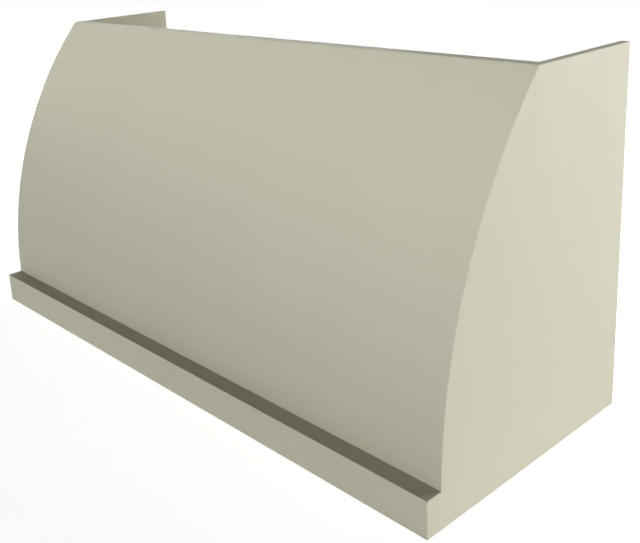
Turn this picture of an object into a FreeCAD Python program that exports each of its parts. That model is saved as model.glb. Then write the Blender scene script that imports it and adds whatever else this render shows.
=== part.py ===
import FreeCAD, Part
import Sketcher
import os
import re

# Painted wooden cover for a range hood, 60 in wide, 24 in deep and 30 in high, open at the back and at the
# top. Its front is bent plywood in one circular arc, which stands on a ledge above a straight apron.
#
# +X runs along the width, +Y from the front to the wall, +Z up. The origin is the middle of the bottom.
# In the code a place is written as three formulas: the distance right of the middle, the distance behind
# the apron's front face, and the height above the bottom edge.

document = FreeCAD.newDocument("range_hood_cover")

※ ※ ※

→ Task to complete
Write out every line of the material again, exactly as it reads.

→ Full solution
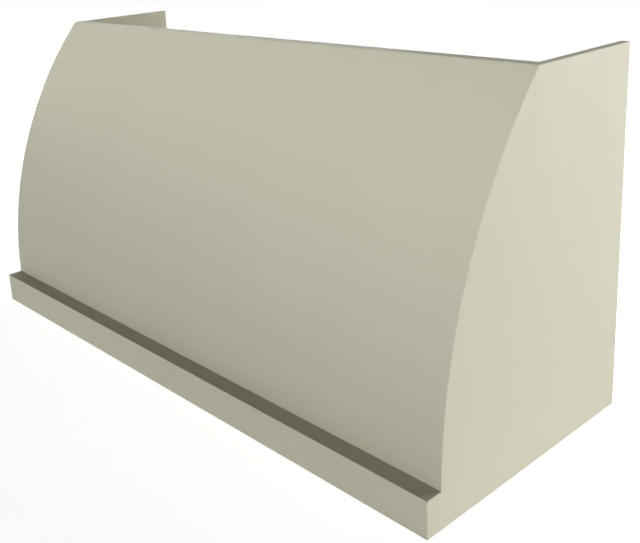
Turn this picture of an object into a FreeCAD Python program that exports each of its parts. That model is saved as model.glb. Then write the Blender scene script that imports it and adds whatever else this render shows.
=== part.py ===
import FreeCAD, Part
import Sketcher
import os
import re

# Painted wooden cover for a range hood, 60 in wide, 24 in deep and 30 in high, open at the back and at the
# top. Its front is bent plywood in one circular arc, which stands on a ledge above a straight apron.
#
# +X runs along the width, +Y from the front to the wall, +Z up. The origin is the middle of the bottom.
# In the code a place is written as three formulas: the distance right of the middle, the distance behind
# the apron's front face, and the height above the bottom edge.

document = FreeCAD.newDocument("range_hood_cover")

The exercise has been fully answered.